Article ID: | iaor201523969 |
Volume: | 31 |
Issue: | 1 |
Start Page Number: | 69 |
End Page Number: | 105 |
Publication Date: | Feb 2015 |
Journal: | Computational Intelligence |
Authors: | Wallace Iain, Rovatsos Michael |
Keywords: | computers: information, social, decision, decision theory, behaviour |
This article describes a framework for practical social reasoning designed to be used for analysis, specification, and implementation of the social layer of agent reasoning in multiagent systems.
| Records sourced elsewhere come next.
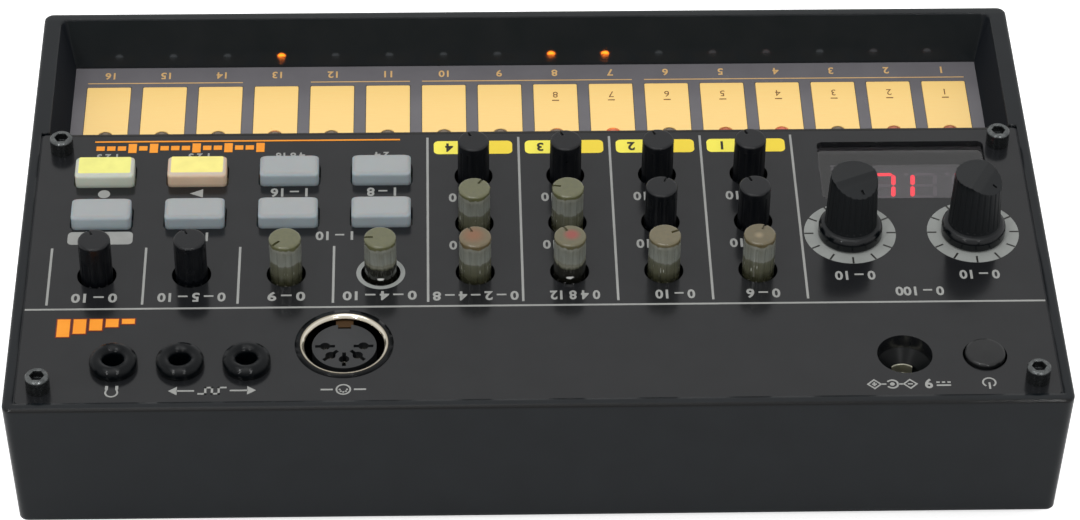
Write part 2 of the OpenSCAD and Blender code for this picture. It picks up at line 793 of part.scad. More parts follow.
module control_panel() {
    low = panel_bot - 1;
    cut = panel_t + 2;
    color(panel_grey) difference() {
        plate(-panel_x, panel_x, panel_front, panel_rear, panel_bot, panel_top, 0.8);
        for (p = knobs_xy) at(p, low) cylinder(r = knob_hole_r, h = cut);
        for (p = dials_xy) at(p, low) cylinder(r = bush_r + bush_gap, h = cut);
        for (p = buttons_xy) at(p, low) linear_extrude(cut)
            round_rect(button_w + 2 * button_gap, button_d + 2 * button_gap, button_r + button_gap);
        at(display_xy, low) linear_extrude(cut) round_rect(display_w, display_d, 1.2);
        for (p = jacks_xy) at(p, low) cylinder(r = neck_r + 0.1, h = cut);
        at(din_xy, low) cylinder(r = din_sleeve_r + 0.1, h = cut, $fn = 64);
        at(inlet_xy, low) cylinder(r = inlet_r, h = cut, $fn = 64);
        at(power_xy, low) cylinder(r = power_r + power_gap, h = cut);
        for (p = screws_xy) at(p, low) cylinder(r = screw_r + 0.2, h = cut);
    }
}

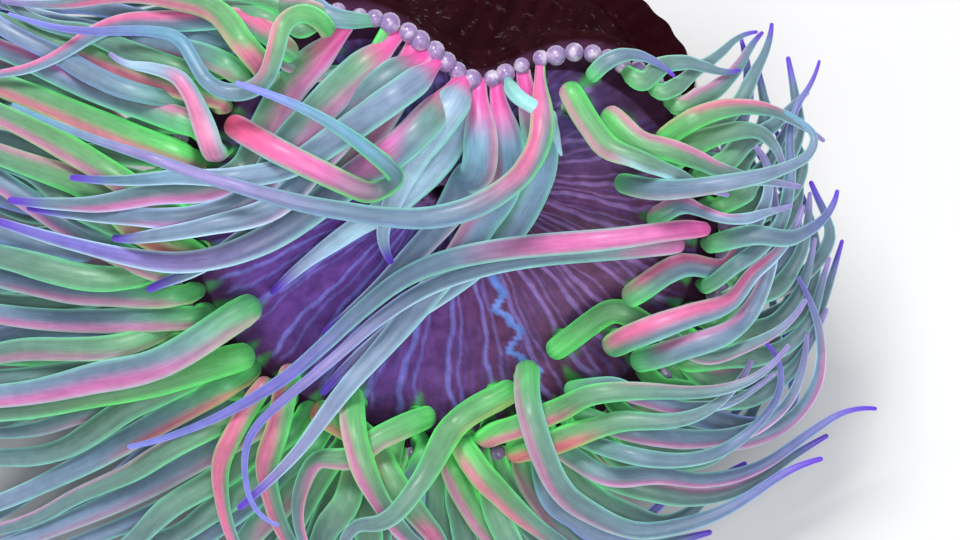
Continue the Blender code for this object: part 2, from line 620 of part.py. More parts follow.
def wedge_edges(angles):
    """Angles at which the margin is cut into pieces: each midway in a gap between two roots."""
    angles = sorted(angle % 360 for angle in angles)
    gaps = [((b - a) % 360, (a + ((b - a) % 360) / 2) % 360) for a, b in zip(angles, angles[1:] + angles[:1])]
    edges = []
    for k in range(MARGIN_PIECES):
        near = 360 * (k + 0.5) / MARGIN_PIECES
        reach = 0.42 * 360 / MARGIN_PIECES
        choice = [g for g in gaps if abs((g[1] - near + 180) % 360 - 180) < reach]
        edges.append(max(choice)[1] if choice else near)
    return sorted(edges)


def bead(centre, radius):
    """An acrorhagus: a small bead, faceted as an octahedron."""
    corners = [ACROSS, UPHILL, -ACROSS, -UPHILL]
    vertices = [centre + corner * radius for corner in corners + [FACING, -FACING]]
    faces = [(k, (k + 1) % 4, 4) for k in range(4)] + [((k + 1) % 4, k, 5) for k in range(4)]
    return vertices, faces


def make_margin(number, start, end, limbs, finish):
    """A piece of the margin with its acrorhagi and with the tentacles that grow from it."""
    count = max(3, int((end - start) / MARGIN_STEP) + 1)
    inset = GAP / 2 / math.radians(1) / CROWN_HALF_DEPTH
    profile = [(MARGIN_INNER, -CROWN_THICKNESS), (MARGIN_INNER, 0.0), (0.965, 0.0)]
    profile += [(1.0, -1.6), (1.0, -5.5), (0.94, -CROWN_THICKNESS)]
    vertices = [
        crown_point(share, angle, height)
        for angle in np.linspace(start + inset, end - inset, count)
        for share, height in profile
    ]
    name = f"margin_{number:02d}"
    thing = mesh_object(name, vertices, band_faces(count, len(profile), capped=True), finish)
    beads = max(1, int((end - start) / BEAD_STEP))
    step = (end - start) / beads
    centres = [crown_point(BEAD_SHARE, start + step * (k + 0.5), BEAD_RADIUS * 0.3) for k in range(beads)]
    union(thing, *joined([bead(centre, BEAD_RADIUS) for centre in centres]))
    for limb in limbs:
        union(thing, *limb)


def root_angle(point):
    """The angle round the crown at which a tentacle is rooted, in degrees."""
    u, v, _ = crown_place(point)
    return math.degrees(math.atan2(v, u)) % 360


def main():
    for thing in list(bpy.data.objects):
        bpy.data.objects.remove(thing)
    flesh = material("column_flesh", (0.20, 0.07, 0.05), 0.45)
    disc = material("oral_disc", (0.16, 0.07, 0.14), 0.5)
    lips = material("mouth", (0.35, 0.16, 0.28), 0.45)
    margin = material("margin", (0.55, 0.42, 0.60), 0.4)
    skin = material("tentacle", (0.25, 0.60, 0.38), 0.5)
    make_foot(flesh)
    make_column(flesh)
    make_disc(disc)
    make_mouth(lips)

    tentacles = all_tentacles()
    crowd = Crowd(tentacles)
    crowd.settle(SETTLE_ROUNDS)
    crowd.thin()
    carried = []
    for tentacle, points, radii in zip(tentacles, crowd.points, crowd.radii):
        sides = 5 if tentacle.width >= THICK else 4
        if tentacle.share < FREE_SHARE:
            mesh_object(tentacle.name, *tube(points, radii, sides, FACING), skin)
            continue
        points = np.concatenate([[points[0] - FACING * (GAP + 0.7)], points])
        radii = np.concatenate([[radii[0] * 0.55], radii])
        carried.append((root_angle(points[0]), tube(points, radii, sides, FACING)))
    edges = wedge_edges([angle for angle, _ in carried])
    for number, (start, end) in enumerate(zip(edges, edges[1:] + [edges[0] + 360]), 1):
        limbs = [limb for angle, limb in carried if start < angle < end or start < angle + 360 < end]
        make_margin(number, start, end, limbs, margin)


if __name__ == "__main__":
    main()
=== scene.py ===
"""Finish of a snakelocks sea anemone: its living skin, crown of tentacles, stinging beads and studio.

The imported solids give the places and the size. Each tentacle's course is worked out here by the same
rule as in the solids, in millimetres and degrees, and then dressed as a fine, tapering, coloured skin.
The origin is the middle of the foot's underside, +Z is up, and +X is to the right as seen from the front.
"""

import logging
import math
import random
from collections.abc import Iterable, Sequence
from dataclasses import dataclass, replace
from enum import Enum

import bmesh
import bpy
import numpy as np
from bmesh.types import BMesh
from bpy.types import Material, Node, NodeSocket, NodeTree, Object
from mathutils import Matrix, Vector


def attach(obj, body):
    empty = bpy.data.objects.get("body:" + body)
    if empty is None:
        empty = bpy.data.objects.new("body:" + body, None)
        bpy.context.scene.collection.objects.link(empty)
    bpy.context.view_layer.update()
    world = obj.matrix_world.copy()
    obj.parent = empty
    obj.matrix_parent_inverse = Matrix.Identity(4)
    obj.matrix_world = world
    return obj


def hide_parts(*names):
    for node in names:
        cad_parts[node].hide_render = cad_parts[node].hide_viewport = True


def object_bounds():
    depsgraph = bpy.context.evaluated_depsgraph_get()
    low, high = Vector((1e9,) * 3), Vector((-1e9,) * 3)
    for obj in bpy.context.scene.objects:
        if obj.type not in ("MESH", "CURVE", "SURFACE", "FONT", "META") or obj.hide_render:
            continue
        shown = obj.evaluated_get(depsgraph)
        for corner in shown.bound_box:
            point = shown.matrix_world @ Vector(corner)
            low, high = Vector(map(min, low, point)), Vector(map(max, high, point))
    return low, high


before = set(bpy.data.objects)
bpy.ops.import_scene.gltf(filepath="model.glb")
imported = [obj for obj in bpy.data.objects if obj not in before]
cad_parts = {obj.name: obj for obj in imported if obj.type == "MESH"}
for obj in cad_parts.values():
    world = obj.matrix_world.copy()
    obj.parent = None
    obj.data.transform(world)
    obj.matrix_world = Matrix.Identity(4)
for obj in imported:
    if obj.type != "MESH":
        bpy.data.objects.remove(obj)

log = logging.getLogger("anemone")

Array = np.ndarray
METRES = 0.001
UP = np.array([0.0, 0.0, 1.0])


# ------------------------------------------------------------------------------------ colours
class Hue(Enum):
    """The animal's colours, as red, green and blue from 0 to 255."""

    FRESH = (92, 220, 104)
    LEAF = (98, 172, 106)
    MEADOW = (106, 158, 114)
    SAGE = (106, 136, 138)
    SLATE = (108, 132, 156)
    TEAL = (110, 160, 186)
    MIST = (128, 148, 176)
    MINT = (130, 198, 188)
    ICE = (190, 226, 250)
    LILAC = (146, 134, 190)
    LAVENDER = (118, 112, 192)
    PERIWINKLE = (132, 140, 226)
    VIOLET = (104, 62, 204)
    PINK = (230, 110, 186)
    ROSE = (208, 112, 170)
    SALMON = (238, 106, 162)
    MAUVE = (168, 122, 184)
    MAGENTA = (244, 70, 170)
    CORAL = (242, 90, 132)
    WINE = (88, 52, 84)
    PLUM = (92, 58, 124)
    DUSK = (100, 88, 170)
    BARK = (40, 12, 18)
    CREAM = (240, 228, 240)

    def linear(self, gain: float = 1.0) -> Array:
        """The colour in scene-linear light, at a gain."""
        share = np.array(self.value, float) / 255.0
        return np.where(share <= 0.04045, share / 12.92, ((share + 0.055) / 1.055) ** 2.4) * gain

    def rgba(self) -> tuple[float, ...]:
        """The colour as a shader's socket takes it."""
        return (*self.linear(), 1.0)


def shades(names: str) -> tuple[Hue, ...]:
    """The hues that a line of their names stands for."""
    return tuple(Hue[name.upper()] for name in names.split())


def ease(low: float, high: float, value: Array | float) -> Array:
    """A smooth step from 0 at low to 1 at high."""
    share = np.clip((value - low) / (high - low), 0.0, 1.0)
    return share * share * (3.0 - 2.0 * share)


def blend(first: Array, second: Array, weight: Array | float) -> Array:
    """Colours between two others, by a weight that has no colour axis of its own."""
    return first + (second - first) * np.asarray(weight)[..., None]


def ramp(hues: Sequence[Hue], place: Array) -> Array:
    """A colour that passes evenly through several hues as place goes from 0 to 1."""
    stops = np.linspace(0.0, 1.0, len(hues))
    table = np.array([hue.linear() for hue in hues])
    return np.stack([np.interp(place, stops, table[:, i]) for i in range(3)], axis=-1)


def turn_between(first: Array, second: Array) -> Array:
    """The turn from the second angle to the first, in radians, the short way round."""
    return np.angle(np.exp(1j * (first - second)))


def unit(vectors: Array) -> Array:
    """Vectors at a length of 1."""
    return vectors / np.linalg.norm(vectors, axis=-1, keepdims=True)


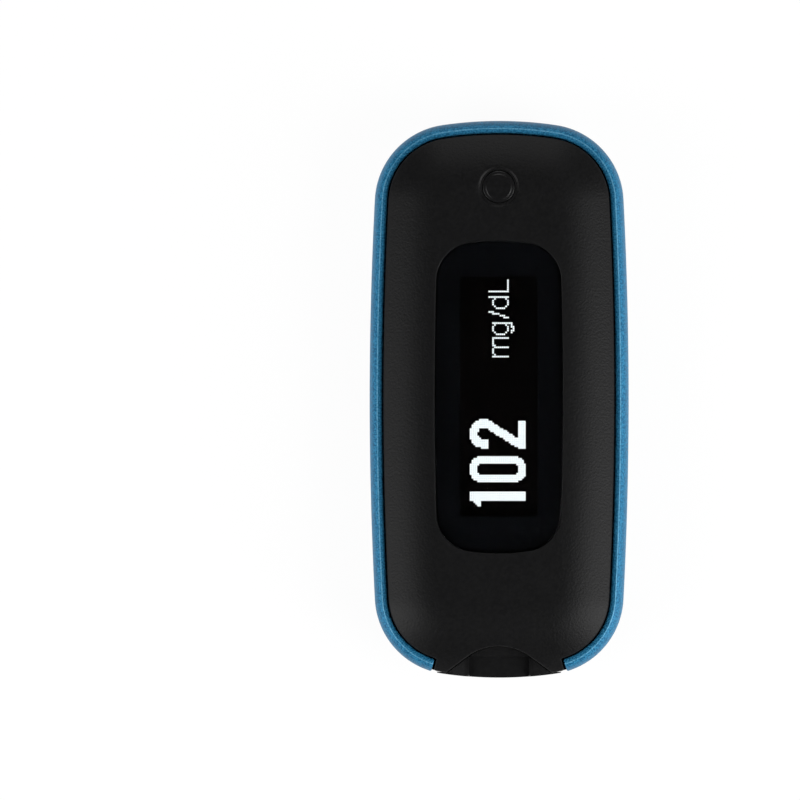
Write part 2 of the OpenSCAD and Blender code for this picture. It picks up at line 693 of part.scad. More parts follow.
module coin_cell() color("#c4c6c8") {
    rod(cell_d / 2, cell_z, cell_z + cell_h - 0.5);
    rod(cell_d / 2 - 1.3, cell_z + 0.1, cell_z + cell_h);
}

module coin_cell_port_end() translate([0, cell_ys[0]]) coin_cell();

module coin_cell_button_end() translate([0, cell_ys[1]]) coin_cell();

// Spring with a plate in the pocket's ceiling, an arm on the cell and a tail to the board
module negative_springs() color("#caa75a") for (y = cell_ys) translate([0, y]) {
    top = well_z + 0.2;
    block(4.4, [-3.6, 3.6], [top - 0.2, top]);
    block(1.6, [-3.4, -3.2], [cell_z + cell_h + 0.2, top]);
    block(1.6, [-3.4, 1.2], [cell_z + cell_h, cell_z + cell_h + 0.2]);
    block(1.8, [2.7, 2.9], [top - 0.1, board_z]);
}

module positive_clips() color("#c2c4c6") for (y = cell_ys) translate([cell_d / 2, y])
    box([0.03, 0.25], [-1.5, 1.5], [cell_z + 0.4, board_z]);

module case_screws() color("#8d8f92") screw_places() difference() {
    union() {
        rod(screw_head_r, screw_seat - screw_head_h, screw_seat);
        rod(screw_r, screw_seat - 0.1, screw_seat + screw_l);
    }
    for (a = [0, 90]) rotate(a) block(0.5, [-1.1, 1.1],
        [screw_seat - screw_head_h - over, screw_seat - screw_head_h + 0.7]);
}

module board_screws() color("#8d8f92") board_screw_places() difference() {
    head_z = board_top + 0.7;
    union() {
        rod(board_head_d / 2, board_top, head_z);
        rod(board_screw_r, board_screw_end, board_top + 0.1);
    }
    for (a = [0, 90]) rotate(a)
        block(0.35, [-0.3 * board_head_d, 0.3 * board_head_d], [head_z - 0.4, head_z + over]);
}

front_cover();
rear_cover();
side_band();
display_window();
window_tape();
power_button();
strip_guide();
battery_door();
display_gasket();
display_panel();
panel_flex();
display_holder();
main_board();
tact_switch();
switch_plunger();
strip_connector();
strip_contacts();
flex_connector();
microcontroller();
sensor_chip();
memory_chip();
clock_crystal();
capacitors();
resistors();
buzzer();
coin_cell_port_end();
coin_cell_button_end();
negative_springs();
positive_clips();
case_screws();
board_screws();
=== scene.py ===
# Looks of the blood glucose meter. Fine covers, band, window, button and strip guide stand
# in for the CAD pieces that are seen from outside, the rest of the frame gets materials.
import json
import math

import bpy
import numpy as np
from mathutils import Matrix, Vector
from mathutils.geometry import delaunay_2d_cdt

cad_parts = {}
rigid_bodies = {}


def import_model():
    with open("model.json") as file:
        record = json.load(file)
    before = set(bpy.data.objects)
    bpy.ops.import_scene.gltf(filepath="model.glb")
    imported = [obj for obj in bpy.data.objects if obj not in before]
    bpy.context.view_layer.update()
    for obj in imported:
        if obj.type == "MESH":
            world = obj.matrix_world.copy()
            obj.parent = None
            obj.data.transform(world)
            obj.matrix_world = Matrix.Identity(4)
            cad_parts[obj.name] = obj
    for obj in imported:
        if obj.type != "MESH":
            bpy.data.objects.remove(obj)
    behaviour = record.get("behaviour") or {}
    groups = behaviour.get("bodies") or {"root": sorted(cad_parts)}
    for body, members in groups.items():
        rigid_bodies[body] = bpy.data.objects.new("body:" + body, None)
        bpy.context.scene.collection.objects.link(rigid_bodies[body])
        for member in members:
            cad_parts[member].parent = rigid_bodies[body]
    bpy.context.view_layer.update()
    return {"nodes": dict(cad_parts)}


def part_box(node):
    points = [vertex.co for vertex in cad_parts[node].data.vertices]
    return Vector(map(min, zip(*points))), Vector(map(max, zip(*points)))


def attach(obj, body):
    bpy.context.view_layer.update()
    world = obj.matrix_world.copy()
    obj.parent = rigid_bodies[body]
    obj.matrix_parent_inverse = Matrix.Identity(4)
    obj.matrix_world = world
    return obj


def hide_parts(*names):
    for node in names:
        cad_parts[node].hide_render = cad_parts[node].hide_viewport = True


for ob in list(bpy.data.objects):
    bpy.data.objects.remove(ob)
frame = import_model()
mm = 0.001


def corners(node):
    # low and high corner of a CAD piece in millimetres, the unit of all that follows
    low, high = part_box(node)
    return np.array(low) / mm, np.array(high) / mm


bandLow, bandHigh = corners("side_band")
windowLow, windowHigh = corners("display_window")
buttonLow, buttonHigh = corners("power_button")
panelTop = corners("display_panel")[1][2]
bodyTop = windowHigh[2]
endY = bandHigh[1]
paneY = (windowHigh[1] + windowLow[1]) / 2
seamZ = (bandLow[2] + bandHigh[2]) / 2               # middle height of the band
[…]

Our framework, called the expectation strategy behavior (ESB) framework, is based on (i) using sets of update rules for social beliefs tied to observations (so‐called expectations), (ii) bounding the amount of reasoning to be performed over these rules by defining a reasoning strategy, and (iii) influencing the agent's decision‐making logic by means of behaviors conditioned on the truth status of current and future social beliefs. We introduce the foundations of ESB conceptually and present a formal framework and an actual implementation of a reasoning engine, which is specifically combined with a general (belief–desire–intention‐based) practical reasoning programming system. We illustrate the generality of ESB through select case studies, which show that it is able to represent and implement different typical styles of social reasoning. The broad coverage of existing social reasoning methods, the modularity that derives from its declarative nature, and its focus on practical implementation make ESB a useful tool for building advanced socially reasoning agents.